We also see that this was not a continued problem as Galatians was among the earliest of the Christian epistles. The later church no longer have this problem because: (i) the main problem of Jewish people being the majority in Christian assemblies no longer existed as Gentiles soon outnumbered Jews; (ii) they became distinct from Judaism because they started building churches away from synagogues; (iii) Jerusalem was destroyed so there was no more center of Jewish worship - the Judaizers all shut up after that; (iv) they started facing other sorts of problems (like in the Corinthian church, and later with the aceticism people and the proto-Gnostics, not to mention the persecutions under Nero and Domitian).
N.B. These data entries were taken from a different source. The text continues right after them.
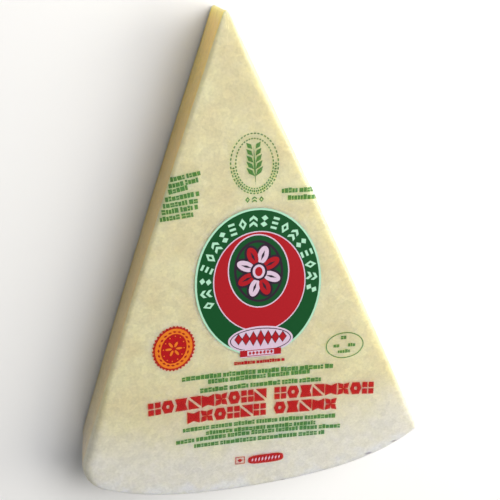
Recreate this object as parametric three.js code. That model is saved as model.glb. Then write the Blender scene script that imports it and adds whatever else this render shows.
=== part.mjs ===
// A wedge of hard sheep's-milk cheese, sealed in a skin-tight clear film and lying on one cut face.
//
// Units are millimetres and +Z is up. The origin is the middle of the underside of the wedge's box.
// The tip points along +Y, the curved rind faces -Y, and the printed face of the pack looks up.
// Wedge and film touch everywhere, so the sealed pack is one closed solid, flat underneath.

import * as THREE from 'three';

// Driving dimensions: the wedge in plan.
const WHEEL_RADIUS = 165; // wheel centre to rind, measured along the middle of the wedge
const HALF_ANGLE = THREE.MathUtils.degToRad(21.94); // between the wedge's middle line and a cut side
const TIP_RADIUS = 1.2; // the blunt tip, seen from above
const LEFT_CORNER_RADIUS = 10.6; // worn corner between the left cut side and the rind
const RIGHT_CORNER_RADIUS = 3.5; // crisp corner between the right cut side and the rind
const SIDE_BULGE = 0.7; // how far a cut side swells out at mid length
const RIND_FLATTENING = 4.8; // how far the rind runs outside the wheel's circle, per squared turn
const RIND_CORNER_DROP = 6.66; // how far it falls back again towards both corners

// Driving dimensions: the wedge in height.
const THICKNESS = 24; // from the face it rests on to the printed face
const CUT_EDGE_RADIUS = 1.6; // rounding of the edges along both cut sides
const RIND_EDGE_RADIUS = 2.4; // rounding of the edges along the rind
const TIP_EDGE_RADIUS = 0.7; // rounding of the edges at the tip
const WORN_EDGE = { extra: 2.4, reach: 24 }; // wider rounding of the upper edge round the left corner
const TIP_BLEND = { start: 2, length: 14 }; // stretch over which the tip's rounding grows to full size
const RIND_BELLY = 0.8; // how far the rind stands proud at half height
const UNEVENNESS = 0.2; // height of the low swells that pressing and cutting leave

// How finely the surface is divided.
const SIDE_STEPS = 20;
const LEFT_CORNER_STEPS = 9;
const RIGHT_CORNER_STEPS = 6;
const RIND_STEPS = 34;
const TIP_STEPS = 6;
const EDGE_STEPS = 3;
const WALL_STEPS = 4;
const FACE_RINGS = [0.88, 0.7, 0.48, 0.24]; // rings of the printed face, as shares of its outline
const CORNER_SEARCH = { from: 0.3, to: 1.2, halvings: 40 }; // range of turns that holds a corner

const CHEESE = new THREE.MeshStandardMaterial({ color: 0xdbd2a6, roughness: 0.62, metalness: 0 });

const smooth = (t) => THREE.MathUtils.smoothstep(t, 0, 1);

// Low swells between -1 and 1 through the wedge: a broad and a shorter wave that cross in plan and
// lean over with height.
function swell(x, y, z) {
  const across = x + z;
  const along = y - z;
  const broad = Math.sin(across / 23 + 0.4) * Math.cos(along / 31 - 1.1);
  const short = Math.sin(across / 13 - along / 17 + 2);
  return (broad + 0.6 * short) / 1.6;
}

// Direction of a cut side away from the tip, and its outward normal; side is -1 on the left, 1 on the right.
function cutSide(side) {
  const sine = Math.sin(HALF_ANGLE);
  const cosine = Math.cos(HALF_ANGLE);
  return {
    along: new THREE.Vector2(side * sine, -cosine),
    normal: new THREE.Vector2(side * cosine, sine),
  };
}

// Point and outward normal of the rind's curve at a turn from -1, at the left cut side, to 1, at the
// right one. Its distance from the wheel's centre is an even polynomial of the turn.
function rindStation(turn) {
  const angle = turn * HALF_ANGLE;
  const reach = WHEEL_RADIUS + RIND_FLATTENING * turn ** 2 - RIND_CORNER_DROP * turn ** 4;
  const slope = (2 * RIND_FLATTENING * turn - 4 * RIND_CORNER_DROP * turn ** 3) / HALF_ANGLE;
  const outward = new THREE.Vector2(Math.sin(angle), -Math.cos(angle));
  const sideways = new THREE.Vector2(Math.cos(angle), Math.sin(angle));
  const normal = outward.clone().multiplyScalar(reach).addScaledVector(sideways, -slope).normalize();
  return { point: outward.multiplyScalar(reach), normal, rind: 1 };
}

// The fillet between a cut side and the rind, found by halving the range of turns until its circle
// touches both: its centre, the turn where it meets the rind, and its distance down the cut side.
function cornerFillet(side, radius) {
  const { along, normal } = cutSide(side);
  let near = CORNER_SEARCH.from;
  let far = CORNER_SEARCH.to;
  let centre;
  for (let halving = 0; halving < CORNER_SEARCH.halvings; halving += 1) {
    const turn = (near + far) / 2;
    const station = rindStation(side * turn);
    centre = station.point.addScaledVector(station.normal, -radius);
    const clearOfSide = -centre.dot(normal) > radius;
    near = clearOfSide ? turn : near;
    far = clearOfSide ? far : turn;
  }
  const turn = side * near;
  return {
    centre, radius, turn, reach: centre.dot(along), onSide: normal, onRind: rindStation(turn).normal,
  };
}

// Points along an arc from one normal round to another, the last one left out. rindAt says how much of
// the rind's form a point has at each share of the arc.
function arcStations(centre, radius, first, last, steps, rindAt) {
  const from = first.angle();
  const to = last.angle() < from ? last.angle() + 2 * Math.PI : last.angle();
  return Array.from({ length: steps }, (_, step) => {
    const share = step / steps;
    const angle = from + (to - from) * share;
    const normal = new THREE.Vector2(Math.cos(angle), Math.sin(angle));
    return { point: centre.clone().addScaledVector(normal, radius), normal, rind: rindAt(share) };
  });
}

// Points down a cut side between two distances from the tip, the last one left out. The side swells out
// as a parabola that is highest at mid length.
function sideStations(side, from, to) {
  const { along, normal } = cutSide(side);
  return Array.from({ length: SIDE_STEPS }, (_, step) => {
    const share = step / SIDE_STEPS;
    const swelling = 4 * SIDE_BULGE * share * (1 - share);
    const point = along.clone().multiplyScalar(from + (to - from) * share);
    return { point: point.addScaledVector(normal, swelling), normal, rind: 0 };
  });
}

// Points along the rind between two turns, the last one left out.
function rindStations(from, to) {
  const turnAt = (step) => from + ((to - from) * step) / RIND_STEPS;
  return Array.from({ length: RIND_STEPS }, (_, step) => rindStation(turnAt(step)));
}

// Gives a point of the outline the radii of the edges below and above it. The upper one is wider round
// a worn place, by a bell curve of the distance from it.
function withEdges(station, wornPlace) {
  const fullEdge = THREE.MathUtils.lerp(CUT_EDGE_RADIUS, RIND_EDGE_RADIUS, station.rind);
  const grown = smooth((station.point.length() - TIP_BLEND.start) / TIP_BLEND.length);
  const lower = THREE.MathUtils.lerp(TIP_EDGE_RADIUS, fullEdge, grown);
  const worn = Math.exp(-((station.point.distanceTo(wornPlace) / WORN_EDGE.reach) ** 2));
  return { ...station, lower, upper: lower + WORN_EDGE.extra * worn * (1 - station.rind) };
}

// The wedge's outline in plan, anticlockwise from the tip: left side, left corner, rind, right corner,
// right side, tip. The wheel's centre is at (0, 0).
function planOutline() {
  const left = cornerFillet(-1, LEFT_CORNER_RADIUS);
  const right = cornerFillet(1, RIGHT_CORNER_RADIUS);
  const tipTangent = TIP_RADIUS / Math.tan(HALF_ANGLE);
  const tipCentre = new THREE.Vector2(0, -TIP_RADIUS / Math.sin(HALF_ANGLE));
  const wornPlace = left.centre.clone().addScaledVector(left.onSide, left.radius);
  return [
    ...sideStations(-1, tipTangent, left.reach),
    ...arcStations(left.centre, left.radius, left.onSide, left.onRind, LEFT_CORNER_STEPS, smooth),
    ...rindStations(left.turn, right.turn),
    ...arcStations(
      right.centre, right.radius, right.onRind, right.onSide,
      RIGHT_CORNER_STEPS, (share) => smooth(1 - share),
    ),
    ...sideStations(1, right.reach, tipTangent),
    ...arcStations(tipCentre, TIP_RADIUS, right.onSide, left.onSide, TIP_STEPS, () => 0),
  ].map((station) => withEdges(station, wornPlace));
}

// The levels of the wedge's upright section, from the rest face up. Each gives, for the radii of the
// lower and upper edge, how far the surface lies inside the outline, its height, and how much of the
// belly and swells it carries.
function sectionLevels() {
  const levels = [];
  for (let step = 0; step <= EDGE_STEPS; step += 1) {
    const angle = (Math.PI / 2) * (step / EDGE_STEPS);
    levels.push((lower) => ({
      inset: lower * (1 - Math.sin(angle)),
      height: lower * (1 - Math.cos(angle)),
      belly: 0,
      top: 0,
    }));
  }
  for (let step = 1; step < WALL_STEPS; step += 1) {
    const share = step / WALL_STEPS;
    levels.push((lower, upper) => ({
      inset: 0,
      height: lower + (THICKNESS - lower - upper) * share,
      belly: Math.sin(Math.PI * share) ** 2,
      top: 0,
    }));
  }
  for (let step = EDGE_STEPS; step >= 0; step -= 1) {
    const angle = (Math.PI / 2) * (step / EDGE_STEPS);
    levels.push((_, upper) => ({
      inset: upper * (1 - Math.sin(angle)),
      height: THICKNESS - upper * (1 - Math.cos(angle)),
      belly: 0,
      top: Math.cos(angle),
    }));
  }
  return levels;
}

// One ring of vertices round the wedge at one level.
function ring(outline, level) {
  return outline.map(({ point, normal, rind, lower, upper }) => {
    const { inset, height, belly, top } = level(lower, upper);
    const wall = belly * (RIND_BELLY * rind + UNEVENNESS * swell(point.x, point.y, height));
    const at = point.clone().addScaledVector(normal, wall - inset - RIND_BELLY * rind);
    return [at.x, at.y, height + top * UNEVENNESS * swell(at.x, at.y, THICKNESS)];
  });
}

// Rings of the printed face, shrinking from its outline to its middle.
function faceRings(outer) {
  const mean = [0, 1].map((axis) => outer.reduce((sum, vertex) => sum + vertex[axis], 0) / outer.length);
  const rings = FACE_RINGS.map((share) => outer.map((vertex) => {
    const x = mean[0] + (vertex[0] - mean[0]) * share;
    const y = mean[1] + (vertex[1] - mean[1]) * share;
    return [x, y, THICKNESS + UNEVENNESS * swell(x, y, THICKNESS)];
  }));
  const middle = [...mean, THICKNESS + UNEVENNESS * swell(...mean, THICKNESS)];
  return { rings, middle };
}

// Skins a closed solid over the rings, with a fan of triangles on the rest face and one in the middle
// of the printed face.
function wedgeGeometry() {
  const outline = planOutline();
  const walls = sectionLevels().map((level) => ring(outline, level));
  const { rings, middle } = faceRings(walls.at(-1));
  const all = [...walls, ...rings];
  const count = outline.length;
  const vertices = [...all.flat(), middle];
  const faces = [];
  for (let level = 0; level < all.length - 1; level += 1) {
    for (let step = 0; step < count; step += 1) {
      const next = (step + 1) % count;
      const low = level * count;
      const high = low + count;
      faces.push([low + step, low + next, high + next], [low + step, high + next, high + step]);
    }
  }
  const last = (all.length - 1) * count;
  for (let step = 0; step < count; step += 1) {
    const next = (step + 1) % count;
    faces.push([last + step, last + next, vertices.length - 1]);
  }
  for (let step = 1; step < count - 1; step += 1) {
    faces.push([0, step + 1, step]);
  }
  const geometry = new THREE.BufferGeometry();
  geometry.setAttribute('position', new THREE.Float32BufferAttribute(vertices.flat(), 3));
  geometry.setIndex(faces.flat());
  return geometry;
}

// Puts the middle of the box's underside at the origin.
function centred(geometry) {
  geometry.computeBoundingBox();
  const { min, max } = geometry.boundingBox;
  geometry.translate(-(min.x + max.x) / 2, -(min.y + max.y) / 2, -min.z);
  geometry.computeVertexNormals();
  return geometry;
}

const wedge = new THREE.Mesh(centred(wedgeGeometry()), CHEESE);
wedge.name = 'wrapped_wedge';

const part = new THREE.Group();
part.add(wedge);

export default part;
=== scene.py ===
"""Looks of a wedge of hard sheep's-milk cheese in a skin-tight, printed clear film.

Sizes are in millimetres until a mesh is made, which is in metres. +Z is up, +Y points to the wedge's
tip and the print reads along +X. The cheese, the film and each ink are pieces of their own.
"""

import logging
import math
from dataclasses import dataclass, field
from enum import Enum
from typing import Protocol

import bpy
import numpy as np
from mathutils import Matrix, Vector


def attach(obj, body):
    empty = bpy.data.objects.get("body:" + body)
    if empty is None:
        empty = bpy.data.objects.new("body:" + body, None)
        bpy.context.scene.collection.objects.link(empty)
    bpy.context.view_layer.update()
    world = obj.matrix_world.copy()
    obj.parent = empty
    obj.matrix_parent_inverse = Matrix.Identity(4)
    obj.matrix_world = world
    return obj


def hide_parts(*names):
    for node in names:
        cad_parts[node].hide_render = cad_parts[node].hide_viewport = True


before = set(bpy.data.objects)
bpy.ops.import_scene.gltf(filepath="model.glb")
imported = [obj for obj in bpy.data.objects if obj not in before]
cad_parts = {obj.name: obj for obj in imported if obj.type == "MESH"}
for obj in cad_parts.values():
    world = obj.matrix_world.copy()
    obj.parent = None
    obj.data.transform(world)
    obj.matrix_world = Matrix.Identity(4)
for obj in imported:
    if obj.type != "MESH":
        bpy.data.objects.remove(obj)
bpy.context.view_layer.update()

LOG = logging.getLogger("wedge")
MM = 0.001
FULL_TURN = 2.0 * math.pi
Array = np.ndarray
Socket = bpy.types.NodeSocket
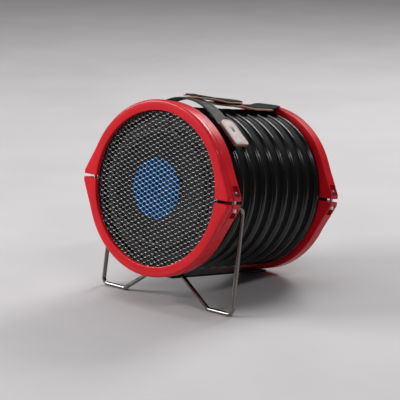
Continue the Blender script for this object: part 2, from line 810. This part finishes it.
def web_band(name, path, outs, section, side, material, replaces):
    """Lofts a webbing section along a path; outs are its outward directions."""
    rings, weave, run = [], [], 0.0
    for i, (p, out) in enumerate(zip(path, outs)):
        if i:
            run += (Vector(p) - Vector(path[i - 1])).length
        ring = []
        for across, lift in section:
            ring.append(Vector(p) + side * across + out * lift)
            weave.append((across, run, 0.0))
        rings.append(ring)
    verts, faces = loft(rings)
    return piece(name, verts, faces, material, replaces, sharp=70, weave=weave)


def web_arc():
    """Where the strap's arc over the top starts, its radius and the height of its centre."""
    ends = TAB_MID + TAB_LEN / 2 + WEB_FREE
    start_x = WEB_LINE * math.cos(TAB_DIR) - ends * math.sin(TAB_DIR)
    start_z = WEB_LINE * math.sin(TAB_DIR) + ends * math.cos(TAB_DIR)
    radius = start_x / math.cos(TAB_DIR)
    return ends, radius, start_z - radius * math.sin(TAB_DIR)


def web_top():
    _, radius, height = web_arc()
    return height + radius + WEB_T / 2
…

Alas, long-held habits/views are terribly difficult to change. Fundamentalists have been taught (via their ill-informed teachers and their endless handbooks) to read the Bible through the lenses of the Reformers. Truth be told, most of the socio-political (and even doctrinal) issues that confronted the Reformers in their times are now either irrelevant or analyzed to death! Does the Bible have a relevant message for all times? It sure does. But is every part of the Bible to be read in the same way as written directly to us? Not at all. In fact, the Bible was never written directly TO us (though it is, indeed, FOR us). The socio-rhetorical method acknowledges this and attempts to understand the original meaning of the text to its original recipients via the social contexts of the original sitz-im-leben and the rhetorical concerns/arguments of the authors. Then, AND ONLY THEN, do we proceed to find an application of the implications behind Holy Writ to us in our sitz-im-leben. To read the Bible in the style of the Fundamentalists (see my latest blog posting for Reformanda's and Vincit's application of this - also using Galatians) is to apply the sitz-im-leben application-message of the 16th century to the sitz-im-leben anathemizing blogs of the 21st century!!! If it were not so tragic, it would be grand comedy!